* _YOUR OBJECTIVE_:
Quote, without change, all of the lines that follow.

* _RECORDS FOR THIS EXERCISE_:

◆ ◆ ◆ ◆ ◆ ◆ ◆

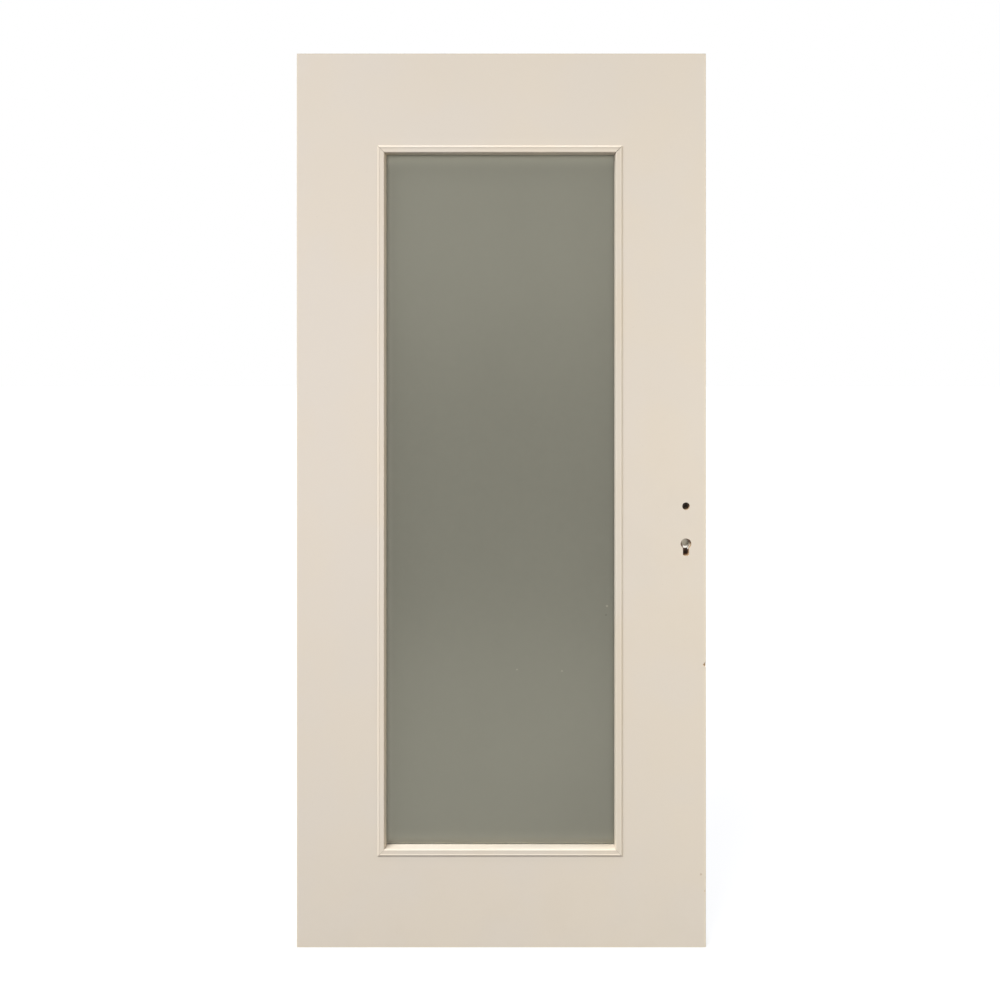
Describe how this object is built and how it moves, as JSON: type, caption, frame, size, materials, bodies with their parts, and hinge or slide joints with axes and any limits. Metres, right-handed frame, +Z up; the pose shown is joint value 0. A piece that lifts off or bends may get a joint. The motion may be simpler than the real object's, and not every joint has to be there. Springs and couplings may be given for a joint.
{
  "type": "wood-plastic composite door",
  "caption": "Glazed interior door leaf in cream wood-plastic composite: tall satin pane behind mitred beads, mortise lock with spindle hole and profile keyhole.",
  "frame": {"origin": "on the flat hinge edge, at the leaf's bottom and mid thickness", "axes": "+X across the leaf from the hinge edge to the lock edge, +Y from the front face to the back face, +Z up"},
  "size_m": [0.925, 0.046, 2.02],
  "materials": {
    "cream_film": "satin cream decor film",
    "edge_band": "satin cream edge strip",
    "glazing_bead": "satin cream foil on an extruded bead",
    "composite_core": "raw cut wood-plastic composite",
    "satin_glass": "satin etched, cloudy grey",
    "glazing_tape": "matt foam tape",
    "setting_block": "hard plastic",
    "plated_steel": "zinc plated pressing",
    "forend_steel": "brushed",
    "bolt_nickel": "nickel plated casting",
    "screw_steel": "bright plated"
  },
  "bodies": {
    "root": {"front_skin": "cream_film", "back_skin": "cream_film", "hinge_stile": "composite_core", "lock_stile_upper": "composite_core", "lock_stile_lower": "composite_core", "lock_block": "composite_core", "top_rail": "composite_core", "bottom_rail": "composite_core", "hinge_edge_band": "edge_band", "lock_edge_band_upper": "edge_band", "lock_edge_band_lower": "edge_band", "lock_edge_band_front": "edge_band", "lock_edge_band_back": "edge_band", "top_cap": "edge_band", "bottom_cap": "edge_band", "front_bead_top": "glazing_bead", "front_bead_bottom": "glazing_bead", "front_bead_hinge_side": "glazing_bead", "front_bead_lock_side": "glazing_bead", "back_bead_top": "glazing_bead", "back_bead_bottom": "glazing_bead", "back_bead_hinge_side": "glazing_bead", "back_bead_lock_side": "glazing_bead", "glass_pane": "satin_glass", "front_glazing_tape": "glazing_tape", "back_glazing_tape": "glazing_tape", "setting_block_hinge_side": "setting_block", "setting_block_lock_side": "setting_block", "lock_case": "plated_steel", "lock_cover": "plated_steel", "lock_forend": "forend_steel", "spindle_follower": "plated_steel", "latch_bolt": "bolt_nickel", "dead_bolt": "bolt_nickel", "forend_screw_upper": "screw_steel", "forend_screw_lower": "screw_steel"}
  },
  "joints": []
}
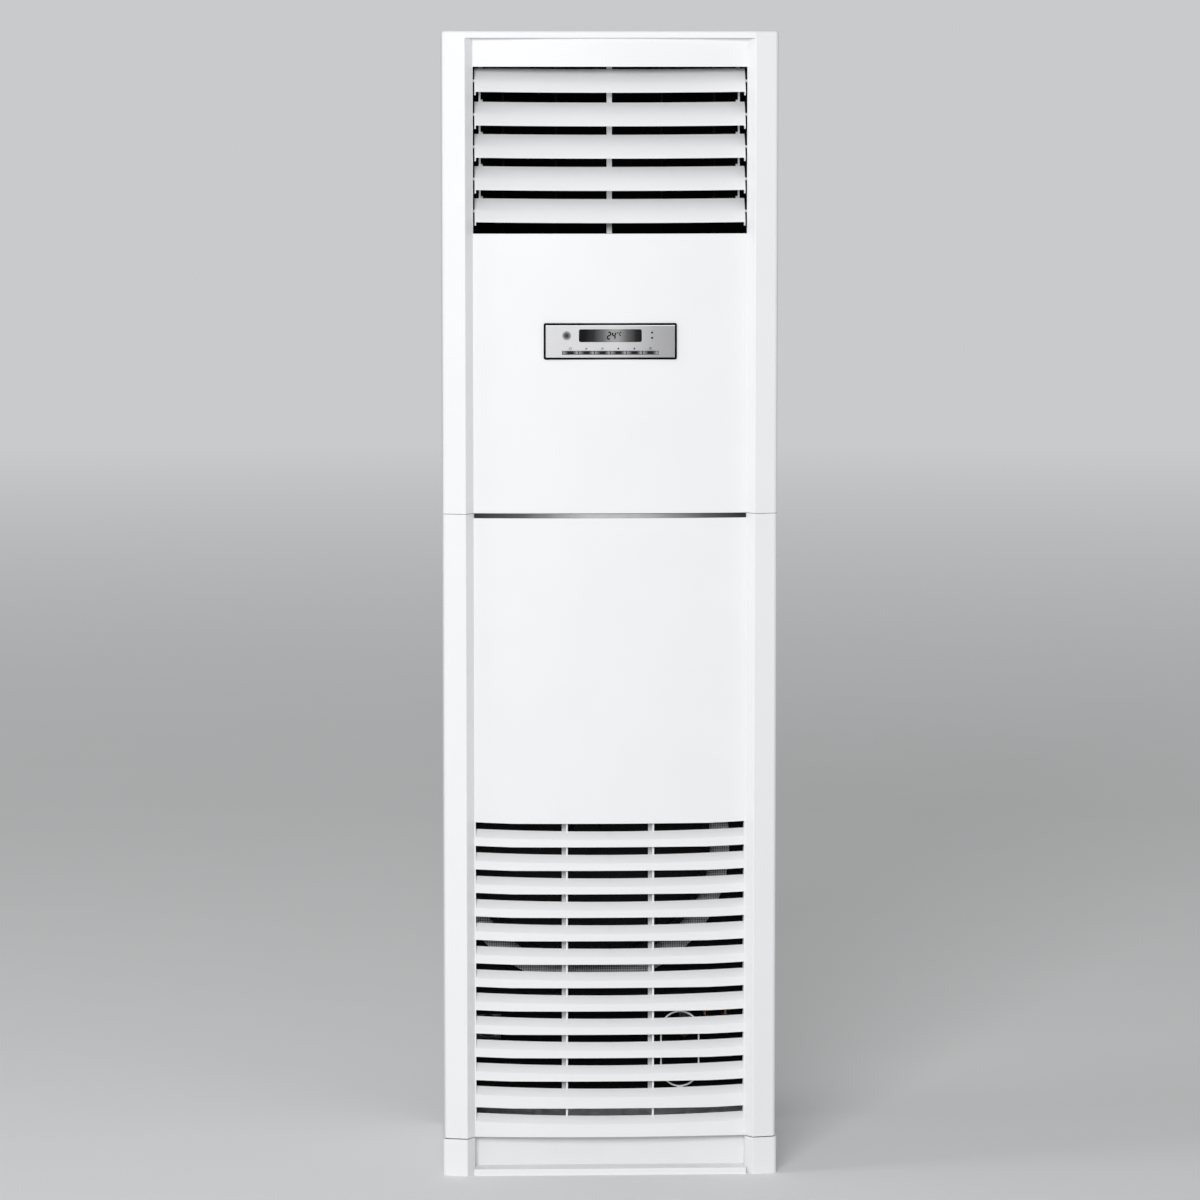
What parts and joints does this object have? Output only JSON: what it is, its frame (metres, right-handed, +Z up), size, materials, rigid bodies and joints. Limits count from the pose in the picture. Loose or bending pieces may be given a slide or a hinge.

◆ ◆ ◆ ◆ ◆ ◆ ◆

* _WRITTEN ANSWER_:
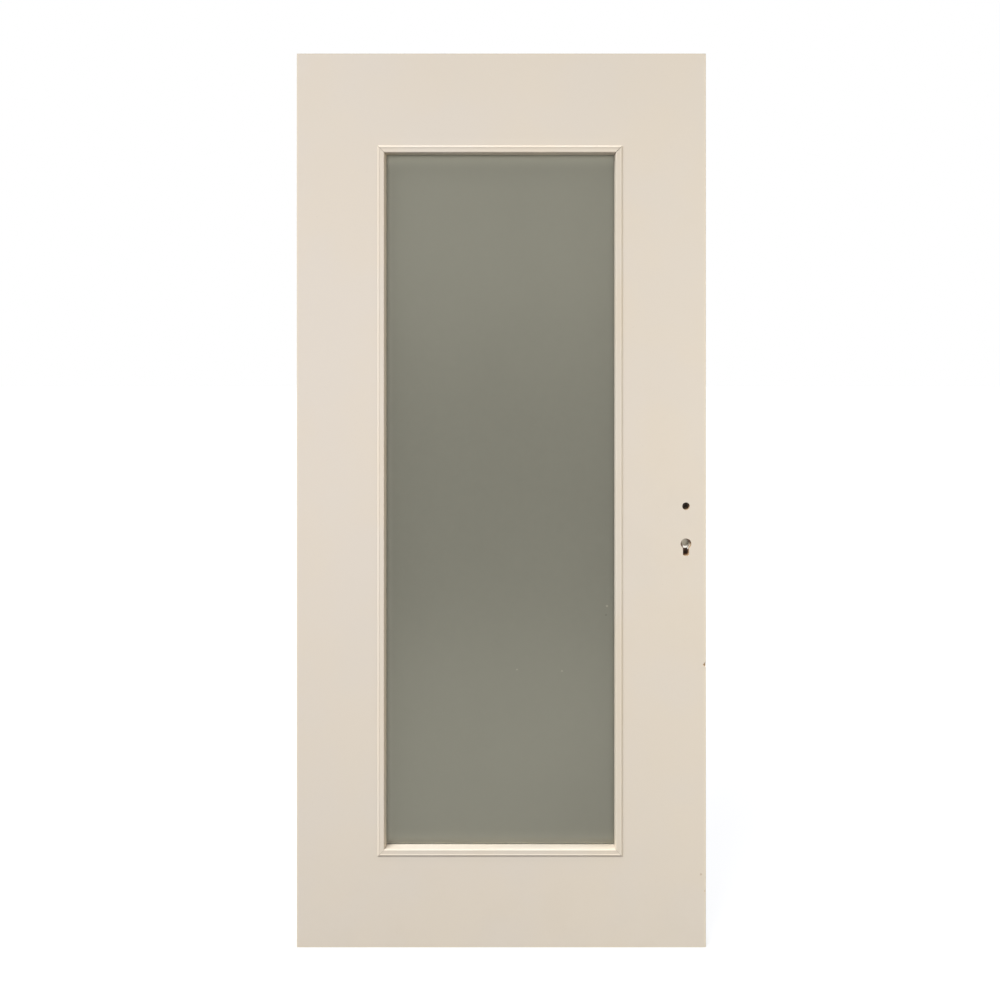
Describe how this object is built and how it moves, as JSON: type, caption, frame, size, materials, bodies with their parts, and hinge or slide joints with axes and any limits. Metres, right-handed frame, +Z up; the pose shown is joint value 0. A piece that lifts off or bends may get a joint. The motion may be simpler than the real object's, and not every joint has to be there. Springs and couplings may be given for a joint.
{
  "type": "wood-plastic composite door",
  "caption": "Glazed interior door leaf in cream wood-plastic composite: tall satin pane behind mitred beads, mortise lock with spindle hole and profile keyhole.",
  "frame": {"origin": "on the flat hinge edge, at the leaf's bottom and mid thickness", "axes": "+X across the leaf from the hinge edge to the lock edge, +Y from the front face to the back face, +Z up"},
  "size_m": [0.925, 0.046, 2.02],
  "materials": {
    "cream_film": "satin cream decor film",
    "edge_band": "satin cream edge strip",
    "glazing_bead": "satin cream foil on an extruded bead",
    "composite_core": "raw cut wood-plastic composite",
    "satin_glass": "satin etched, cloudy grey",
    "glazing_tape": "matt foam tape",
    "setting_block": "hard plastic",
    "plated_steel": "zinc plated pressing",
    "forend_steel": "brushed",
    "bolt_nickel": "nickel plated casting",
    "screw_steel": "bright plated"
  },
  "bodies": {
    "root": {"front_skin": "cream_film", "back_skin": "cream_film", "hinge_stile": "composite_core", "lock_stile_upper": "composite_core", "lock_stile_lower": "composite_core", "lock_block": "composite_core", "top_rail": "composite_core", "bottom_rail": "composite_core", "hinge_edge_band": "edge_band", "lock_edge_band_upper": "edge_band", "lock_edge_band_lower": "edge_band", "lock_edge_band_front": "edge_band", "lock_edge_band_back": "edge_band", "top_cap": "edge_band", "bottom_cap": "edge_band", "front_bead_top": "glazing_bead", "front_bead_bottom": "glazing_bead", "front_bead_hinge_side": "glazing_bead", "front_bead_lock_side": "glazing_bead", "back_bead_top": "glazing_bead", "back_bead_bottom": "glazing_bead", "back_bead_hinge_side": "glazing_bead", "back_bead_lock_side": "glazing_bead", "glass_pane": "satin_glass", "front_glazing_tape": "glazing_tape", "back_glazing_tape": "glazing_tape", "setting_block_hinge_side": "setting_block", "setting_block_lock_side": "setting_block", "lock_case": "plated_steel", "lock_cover": "plated_steel", "lock_forend": "forend_steel", "spindle_follower": "plated_steel", "latch_bolt": "bolt_nickel", "dead_bolt": "bolt_nickel", "forend_screw_upper": "screw_steel", "forend_screw_lower": "screw_steel"}
  },
  "joints": []
}
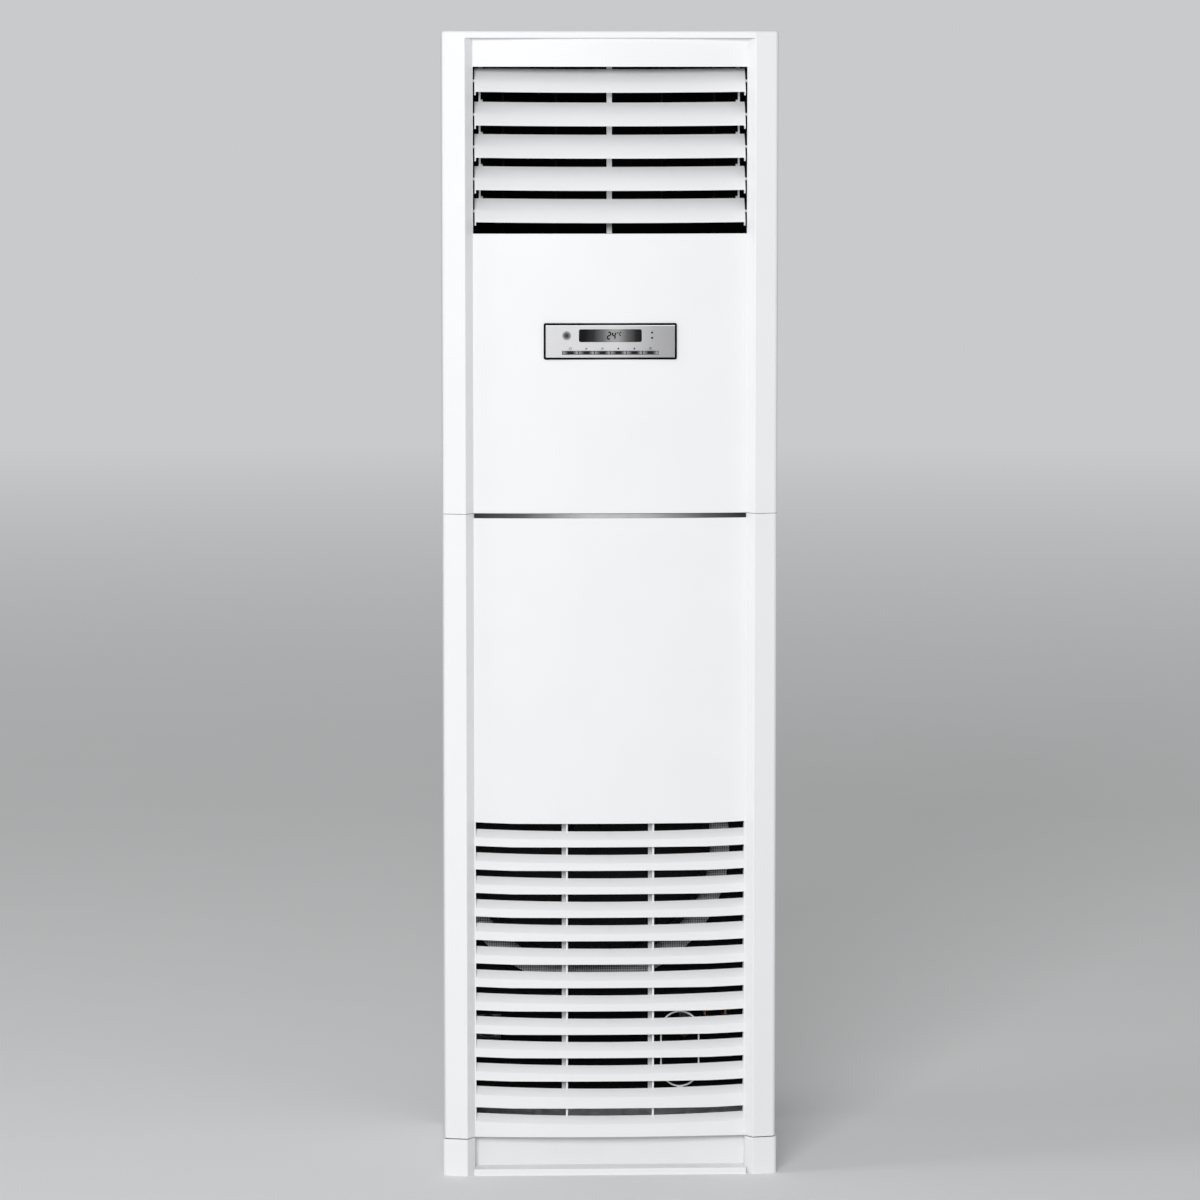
What parts and joints does this object have? Output only JSON: what it is, its frame (metres, right-handed, +Z up), size, materials, rigid bodies and joints. Limits count from the pose in the picture. Loose or bending pieces may be given a slide or a hinge.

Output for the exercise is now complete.